Carlyle in one of his flash-light pictures thus photographed Schiller—the negative was found in the Commonplace-book of the late Lord Houghton—“He was a man with long red hair, aquiline nose, hollow cheeks, and covered with snuff.”

A strange uneasiness seems to have possessed the bones of many of the great composers. Mozart’s skull is said to be in the possession of Prof. Hyrtl, the famous anatomist of Vienna, who proposes to bequeath it to the Mozarteum at Salzburg. Mozart, like Schiller, was buried by an impoverished family in a grave unmarked save by a musical grave-digger, who secured the head—according to what seems to be very vague tradition—ten years later, and kept it, so long as he himself lived, in a cupboard in his humble lodgings in the precincts of the Cemetery of St. Marx. From him it passed to a second grave-digger, also musical, from whom it came into the possession of the Hyrtls. Those who have examined it, however, say that it has none of the peculiarities which, according to the existing theories of phrenology, should mark the presence of musical genius. And these peculiarities, strangely enough, are said to have been lacking in the skulls of Haydn, Schubert, and Beethoven, each of which, like the skulls of Mozart and Schiller and of Shakspere’s Yorick, had a tongue in it, and could sing once; and each seems to have been knocked about the mazzard with a sexton’s spade, and to have been used to point a moral, and, perhaps, even to stop a bunghole.


FREDERICK SCHILLER

FREDERICK SCHILLER


Haydn’s skull, it may be mentioned, is believed to be in the possession of the family of an eminent physician in Vienna. The rest of his body, originally buried in Hundsthurn church-yard, now lies in the parish church of Eisenstadt.

Beethoven’s bones seem to have been disturbed but twice. His grave, in the Währing Cemetery at Vienna, having become almost uninhabitable from long neglect, he was reburied in the same spot in 1863; and in 1888 he was removed to the Central Cemetery of Vienna.

Beethoven’s head is described, by those who knew him in life, as having been uncommonly large. His forehead was high and expanded. His eyes, when he laughed, seemed to sink into his head, although they were distended to an unusual degree when one of his musical ideas took possession of his mind. His mouth was well-formed; his under-lip protruded a little; his nose was rather broad. According to one authority “his skull [at the time of the exhumation in 1863] was discovered to be very compact throughout, and about an inch thick;” according to another authority it was “a small skull, and might have been supposed to belong to a man of restricted intellect, rather than to a genius like the great master.”

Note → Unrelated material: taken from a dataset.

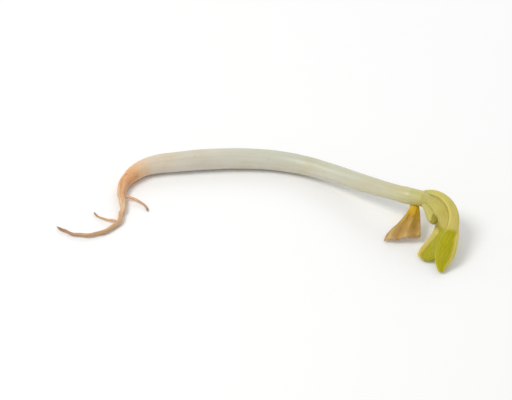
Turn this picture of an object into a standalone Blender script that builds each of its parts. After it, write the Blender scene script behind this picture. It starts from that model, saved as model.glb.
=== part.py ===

Mr. Philip Hale, in Famous Composers and their Works, says: “The dimensions of the forehead were extraordinary; in height the forehead came next to that of Napoleon, and in breadth it surpassed it. His face was strong and sombre, and while it was not without ugliness it was expressive. The head was built stoutly throughout. The nose was thick, the jaw was broad, the mouth was firm and with protruding lips; the teeth were white, well-shaped, and sound, and when he laughed he showed them freely; the square chin rested on a white cravat. The greater number of pictures of Beethoven are idealized.”